5 tips for proactively protecting your business identity
Your business identity is often the greatest asset of your business, and also the asset most prone to damage. The lifeblood of many SMEs is repeat customers and new business arising from referrals. A business’s reputation among its customer base is paramount.
Every business should have a strategy in place for protecting its brand identity. For many businesses, the strategy need not be as methodical and aggressive as strategies employed by mega-corporations such as McDonalds. However, business owners should be aware of the major threats to the brand identity and the best way to counter those threats.
The following are five practical tips for protecting brand identity.
1. Register your trade mark
Where possible, the core brand of every business should be registered as a trade mark in any country in which the business trades.

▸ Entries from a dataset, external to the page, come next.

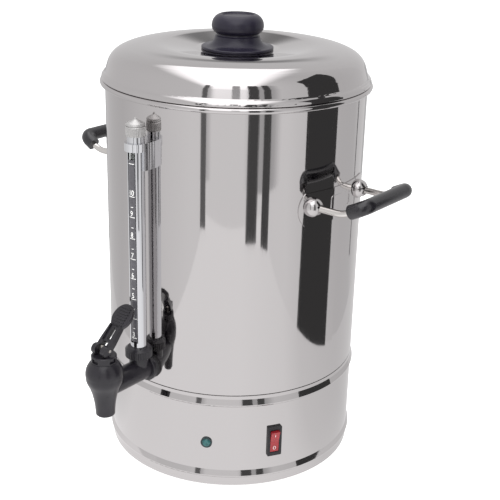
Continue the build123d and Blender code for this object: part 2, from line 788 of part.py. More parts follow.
# ================================================================ tap body, bonnet and valve
with BuildPart() as tap_body:
    with BuildSketch(Plane.XZ.offset(-tap_y)):
        with BuildLine():
            Line((0, spout_z), (spout_radius - 0.8, spout_z))
            Line((spout_radius - 0.8, spout_z), (spout_radius, spout_z + 1.0))
            Spline(
                (spout_radius, spout_z + 1.0),
                (spout_radius + 1.4, spout_z + 15.8),
                (bulb_radius - 2.9, bulb_z - 10.5),
                (bulb_radius, bulb_z),
                tangents=((0.03, 1), (0, 1)),
            )
            ThreePointArc(
                (bulb_radius, bulb_z),
                (bulb_radius - 1.0, bulb_z + 8.6),
                (bonnet_radius + 0.4, shoulder_z),
            )
            Line((bonnet_radius + 0.4, shoulder_z), (0, shoulder_z))
            Line((0, shoulder_z), (0, spout_z))
        make_face()
    revolve(axis=Axis((0, tap_y, 0), (0, 0, 1)))
    with BuildSketch(Plane.XZ.offset(-tap_y)):
        with Locations((0, arm_z)):
            Circle(arm_radius)
    extrude(amount=-boss_length)
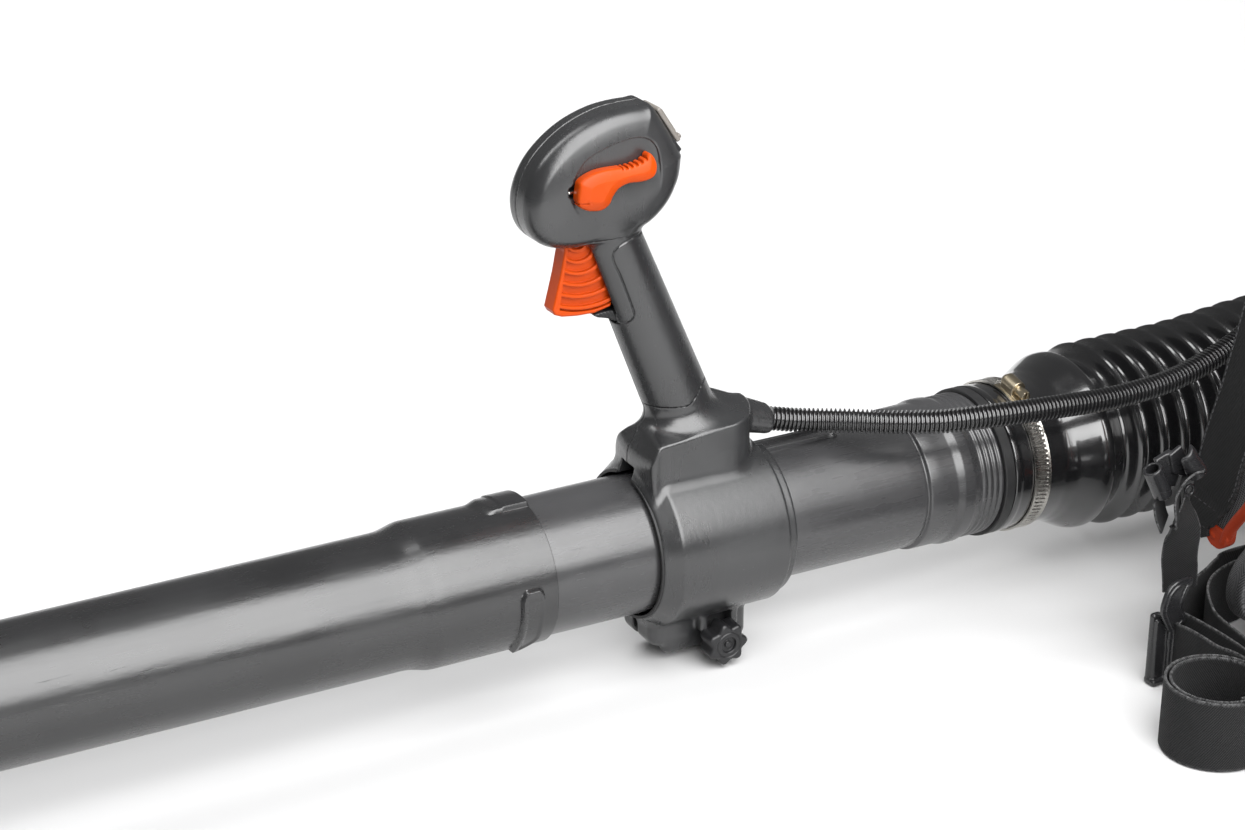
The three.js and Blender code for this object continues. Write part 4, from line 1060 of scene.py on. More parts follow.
def stop_switch():
    """The stop switch's pale slider on the head's rear corner."""
    slope = math.atan2(32, 21)
    f = Field((-17, -11, -1), (15, 11, 6.2), 0.4)
    plate = meet(f.box((-15, -10, 0), (12, 10, 3.4), 1.2), f.z - 3.4, 0.8)
    pad = f.box((-12, -7.4, 2), (7.5, 7.4, 4.4), 1.4)
    ribs = np.maximum(comb(f.x, 2.6, 0.55), 3.7 - f.z)
    pad = cut(pad, np.maximum(ribs, np.abs(f.y) - 5.6))
    stop = f.box((9, -8, 2), (12, 8, 5.2), 0.9)
    obj = f.skin("stop_switch_slider", join(join(plate, pad, 0.6), stop, 0.6), local=False)
    middle = in_frame(22.85, 0, 275.25)
    obj.data.transform(Matrix.Translation(middle) @ Matrix.Rotation(slope, 4, "Y"))
    dress(obj, SWITCH_METAL, "stop_switch", "steel", "stop_switch")


def trigger_hardware():
    """The trigger's pin and its return spring, a real helix inside the head."""
    low, high = millimetres("trigger_pin")
    middle = (low + high) / 2
    f = Field(low - 1, high + 1, 0.3)
    shaft = meet(f.disc(1, (middle[0], middle[2]), 2.85), f.slab(1, low[1], high[1]), 0.5)
    shaft = cut(shaft, np.maximum(f.disc(1, (middle[0], middle[2]), 1.2), f.slab(1, low[1] - 2, low[1] + 0.6)))
    dress(f.skin("trigger_pin_turned", shaft, local=False), STEEL, "handle", "steel", "trigger_pin")
    low, high = millimetres("trigger_spring")
    middle = (low + high) / 2
    axis = int(np.argmax(high - low))
    turns = 9
    share = np.linspace(0, 1, turns * 20 + 1)
    angle = share * turns * 2 * math.pi
    reach = 3.0
    points = np.zeros((len(share), 3))
    points[:, axis] = low[axis] + 0.5 + share * (high[axis] - low[axis] - 1)
    others = [i for i in range(3) if i != axis]
    points[:, others[0]] = middle[others[0]] + reach * np.cos(angle)
    points[:, others[1]] = middle[others[1]] + reach * np.sin(angle)
    coil = swept("trigger_spring_coil", points * MM, np.full(len(share), 0.42 * MM), 8)
    dress(coil, STEEL, "handle", "steel", "trigger_spring")


SWITCH_METAL = moulded("switch_grey", (0.17, 0.155, 0.14), 0.35, grain=0.02, scuffs=0.8, worn=0.3)


def handle():
    grip_and_head()
    collar_and_foot()
    liner()
    knob()
    trigger()
    lever()
    stop_switch()
    trigger_hardware()


# ---------------------------------------------------------------- pack: materials
def cast_metal(name, color, roughness=0.45, sand=0.1, corner_shade_weight=0.5, metallic=0.9):
    """Cast or stamped metal: a sandy skin, blotches, painted shade in the concave corners and rubbed edges."""
    n = Nodes(name)
    blotch = n.noise(30, 5)
    point = n.pointiness()
    shade = n.mix(n.ramp(blotch, 0.35, 0.7), color, tint(color, 0.72))
    # Concave corners, found by low pointiness, are mixed towards near black: painted shade.
    shade = n.mix(n.times(n.ramp(point, 0.49, 0.42), corner_shade_weight), shade, (0.03, 0.026, 0.022))
    shade = n.mix(n.times(n.ramp(point, 0.53, 0.6), 0.5), shade, tint(color, 1.4))
    rough = n.ramp(blotch, 0.3, 0.7, roughness - 0.08, roughness + 0.1)
    normal = n.bump(n.noise(1100, 3), sand)
    return n.finish(shade, rough, n.bump(n.noise(160, 3), sand, normal), Metallic=metallic)


def clear_plastic(name, color):
    """Milky blow-moulded plastic: a waxy skin, faint flow clouds, fuel stains and scuffs."""
    n = Nodes(name)
    cloud = n.noise(18, 4)
    stain = n.ramp(n.noise(9, 5, stretch=(1, 1, 0.4)), 0.5, 0.75)
    scuff = n.ramp(n.noise(500, 4, 0.7, (1, 0.06, 1)), 0.66, 0.74)
    shade = n.mix(n.ramp(cloud, 0.3, 0.7), color, tint(color, 0.9))
    shade = n.mix(n.times(stain, 0.25), shade, (0.62, 0.56, 0.4))
    shade = n.mix(n.times(scuff, 0.3), shade, (0.9, 0.9, 0.88))
    rough = n.ramp(cloud, 0.3, 0.7, 0.38, 0.52)
    normal = n.bump(n.noise(220, 3), 0.08, n.bump(n.noise(1400, 2), 0.02))
    return n.finish(shade, rough, normal, Subsurface_Weight=0.25, Subsurface_Scale=0.02)


def foam(name, color):
    """Open filter foam: a soft skeleton whose pores are painted dark, as painted shade in the open cells."""
    n = Nodes(name)
    cell = n.add("ShaderNodeTexVoronoi", {"Vector": n.place, "Scale": 620.0}).outputs["Distance"]
    pore_depth_and_shade = n.ramp(cell, 0.5, 0.2)
    # The pores are mixed towards near black: painted shade inside the open cells.
    shade = n.mix(pore_depth_and_shade, color, tint(color, 0.15))
    shade = n.mix(n.ramp(n.noise(20, 4), 0.45, 0.7), shade, (0.07, 0.06, 0.045))
    return n.finish(shade, 0.95, n.bump(pore_depth_and_shade, -0.6))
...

A registered trade mark is crucial to protecting legal rights in a brand and deterring or pursuing potential infringers.
Often a registered trade mark does its best work behind the scenes — businesses that may look to adopt a similar brand might think otherwise once they become aware that a trade mark is registered.
2. Secure a great domain name
A website is increasingly the most important window into a business. In Australia, by far the best domain names for most businesses are <BRAND>.com.au. A simple and memorable domain, coupled with a professional and functional website, immediately conveys to potential customers that a business is to be taken seriously.

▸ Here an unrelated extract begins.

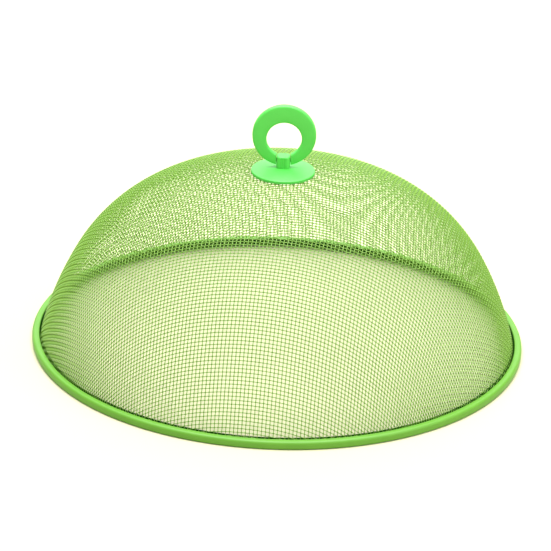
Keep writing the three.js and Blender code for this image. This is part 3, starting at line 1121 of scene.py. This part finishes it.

It is important to register a domain name early, preferably before launching the business. If you have a few alternatives in mind, register all of them. Domain registration is cheap, so avoid disappointment. It is surprising how often a domain name is available one day and gone the next.

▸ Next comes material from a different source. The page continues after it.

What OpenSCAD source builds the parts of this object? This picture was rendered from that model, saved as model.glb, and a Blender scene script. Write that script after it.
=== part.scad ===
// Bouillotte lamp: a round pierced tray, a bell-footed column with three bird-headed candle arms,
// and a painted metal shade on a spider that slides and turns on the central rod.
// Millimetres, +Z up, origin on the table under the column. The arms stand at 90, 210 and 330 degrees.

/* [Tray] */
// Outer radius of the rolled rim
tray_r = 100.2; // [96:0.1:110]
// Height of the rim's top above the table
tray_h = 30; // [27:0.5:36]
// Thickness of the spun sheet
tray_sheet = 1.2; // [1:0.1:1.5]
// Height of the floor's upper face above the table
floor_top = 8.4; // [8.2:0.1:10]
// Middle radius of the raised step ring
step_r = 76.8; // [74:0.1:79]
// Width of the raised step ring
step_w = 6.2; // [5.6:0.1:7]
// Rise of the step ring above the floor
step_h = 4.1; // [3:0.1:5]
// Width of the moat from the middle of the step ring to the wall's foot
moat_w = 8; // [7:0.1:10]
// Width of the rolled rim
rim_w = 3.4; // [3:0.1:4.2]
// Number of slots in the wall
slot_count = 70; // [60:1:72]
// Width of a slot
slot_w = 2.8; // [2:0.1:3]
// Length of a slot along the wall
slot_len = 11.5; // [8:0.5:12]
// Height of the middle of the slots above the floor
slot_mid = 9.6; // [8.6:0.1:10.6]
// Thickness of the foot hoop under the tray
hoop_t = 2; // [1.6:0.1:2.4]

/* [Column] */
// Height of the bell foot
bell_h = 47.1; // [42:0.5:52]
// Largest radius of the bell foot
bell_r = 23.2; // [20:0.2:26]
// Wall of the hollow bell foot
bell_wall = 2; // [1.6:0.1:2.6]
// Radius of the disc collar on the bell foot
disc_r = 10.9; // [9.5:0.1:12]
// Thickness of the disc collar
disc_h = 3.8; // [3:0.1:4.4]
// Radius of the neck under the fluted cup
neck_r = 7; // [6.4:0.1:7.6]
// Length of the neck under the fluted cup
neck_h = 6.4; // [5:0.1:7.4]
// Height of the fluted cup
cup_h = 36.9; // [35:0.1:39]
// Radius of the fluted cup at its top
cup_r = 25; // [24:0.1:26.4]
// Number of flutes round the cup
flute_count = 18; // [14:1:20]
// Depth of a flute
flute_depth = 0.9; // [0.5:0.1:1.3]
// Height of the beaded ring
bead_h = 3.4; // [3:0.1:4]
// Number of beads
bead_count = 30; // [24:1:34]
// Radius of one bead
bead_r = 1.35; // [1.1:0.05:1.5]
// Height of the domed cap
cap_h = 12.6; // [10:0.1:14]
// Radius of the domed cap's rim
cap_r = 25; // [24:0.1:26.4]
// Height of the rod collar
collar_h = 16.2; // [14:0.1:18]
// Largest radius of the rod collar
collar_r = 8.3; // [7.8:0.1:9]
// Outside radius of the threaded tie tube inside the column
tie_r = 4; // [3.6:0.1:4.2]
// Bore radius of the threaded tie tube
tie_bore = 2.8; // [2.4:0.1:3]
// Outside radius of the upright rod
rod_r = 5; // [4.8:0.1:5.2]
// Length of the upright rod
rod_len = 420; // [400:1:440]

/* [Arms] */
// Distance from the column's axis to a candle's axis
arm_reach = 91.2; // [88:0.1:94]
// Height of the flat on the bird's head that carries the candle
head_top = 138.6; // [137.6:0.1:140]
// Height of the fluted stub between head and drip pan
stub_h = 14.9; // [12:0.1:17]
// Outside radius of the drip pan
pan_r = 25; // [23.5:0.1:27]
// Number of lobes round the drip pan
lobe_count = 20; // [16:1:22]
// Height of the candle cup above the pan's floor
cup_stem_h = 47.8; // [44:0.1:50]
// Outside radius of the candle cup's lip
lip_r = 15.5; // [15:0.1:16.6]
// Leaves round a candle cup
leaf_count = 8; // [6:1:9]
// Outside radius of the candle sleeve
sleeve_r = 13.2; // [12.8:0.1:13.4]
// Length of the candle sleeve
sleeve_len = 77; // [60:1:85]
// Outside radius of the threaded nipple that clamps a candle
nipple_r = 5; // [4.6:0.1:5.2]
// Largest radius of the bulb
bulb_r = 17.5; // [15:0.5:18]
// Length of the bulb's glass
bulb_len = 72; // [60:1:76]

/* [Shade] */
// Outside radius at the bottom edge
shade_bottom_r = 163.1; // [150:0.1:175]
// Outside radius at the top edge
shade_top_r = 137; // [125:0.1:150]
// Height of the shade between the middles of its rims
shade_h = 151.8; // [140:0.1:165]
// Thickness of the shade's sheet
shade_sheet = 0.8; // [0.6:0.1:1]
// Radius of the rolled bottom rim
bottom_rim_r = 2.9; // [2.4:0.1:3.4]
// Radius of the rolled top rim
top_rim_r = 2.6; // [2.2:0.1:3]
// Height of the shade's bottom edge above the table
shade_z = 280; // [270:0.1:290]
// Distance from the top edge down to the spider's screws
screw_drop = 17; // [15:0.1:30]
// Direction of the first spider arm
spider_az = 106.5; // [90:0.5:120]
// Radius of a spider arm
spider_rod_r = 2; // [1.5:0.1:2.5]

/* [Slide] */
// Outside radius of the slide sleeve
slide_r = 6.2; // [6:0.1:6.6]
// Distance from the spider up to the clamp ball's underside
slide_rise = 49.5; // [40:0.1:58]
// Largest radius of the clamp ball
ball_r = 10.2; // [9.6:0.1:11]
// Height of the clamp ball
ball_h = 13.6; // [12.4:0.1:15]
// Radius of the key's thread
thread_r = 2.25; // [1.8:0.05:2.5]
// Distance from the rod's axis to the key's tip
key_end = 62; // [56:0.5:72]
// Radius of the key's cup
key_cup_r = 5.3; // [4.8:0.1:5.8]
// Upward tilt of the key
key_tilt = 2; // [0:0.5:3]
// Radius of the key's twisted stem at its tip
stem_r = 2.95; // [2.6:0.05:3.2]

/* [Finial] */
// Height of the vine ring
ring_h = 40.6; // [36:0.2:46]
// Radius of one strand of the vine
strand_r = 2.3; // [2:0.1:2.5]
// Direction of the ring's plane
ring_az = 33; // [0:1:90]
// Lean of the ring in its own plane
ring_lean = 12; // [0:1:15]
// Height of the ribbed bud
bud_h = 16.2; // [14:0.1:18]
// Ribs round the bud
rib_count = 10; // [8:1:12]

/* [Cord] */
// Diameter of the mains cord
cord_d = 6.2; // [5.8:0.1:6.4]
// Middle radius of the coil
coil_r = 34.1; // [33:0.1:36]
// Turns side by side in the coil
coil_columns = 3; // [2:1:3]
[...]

If your brand name is already registered in the .com.au space, don’t despair. The release of many new top-level domains (such as .food or .fashion) is providing an increasing number of viable and attractive alternatives.
3. Approach social media with caution
Social media marketing is crucial in today’s market. However, if used incorrectly, social media can do significant damage to your brand reputation.
The biggest risk with social media is that it allows customers with a negative attitude easy access to a wide and interested audience. Customers are much more likely to leave negative feedback on Facebook or Twitter than they are to post praise. A public relations challenge is often only a hashtag away.
While the proportion of disgruntled customers is usually small, on social media they will have a negative effect completely disproportionate to their numbers. If social media is making you a punching bag for your customers, it might be time to rethink your online strategy.
4. Maintain awareness of new players
Most trade mark infringements are a result of innocent conduct. In the majority of cases, another business will adopt a new brand without checking to see whether they are infringing someone else’s trade mark.
Protecting a trade mark against an infringer is much easier when you take action early. The longer the other business trades under their brand, the better their chances of defending a trade mark infringement case.
Also, an infringer is much more likely to be reasonable when they have only recently commenced trading, because they don’t risk losing as much brand equity and goodwill. Resolving matters by negotiation and agreement is always much more effective (and cheaper) than resorting to legal action.
5. Portray a consistent message
A brand should not be confused about its identity. Every aspect of a business feeds into and affects the identity of a brand, including advertising, promotional material, staff attitude and attire, and even business cards.
Some businesses want to portray themselves as new and edgy, while others wish to be seen as conservative and reliable. Select the image that you want your brand to portray, and then ensure that each aspect of your business is working consistently towards that goal.
Most importantly, exercise active control over brand identity — educate staff so that they are aware of the image that is to be portrayed. For larger businesses, this may mean creating brand guidelines with the assistance of a professional advisor.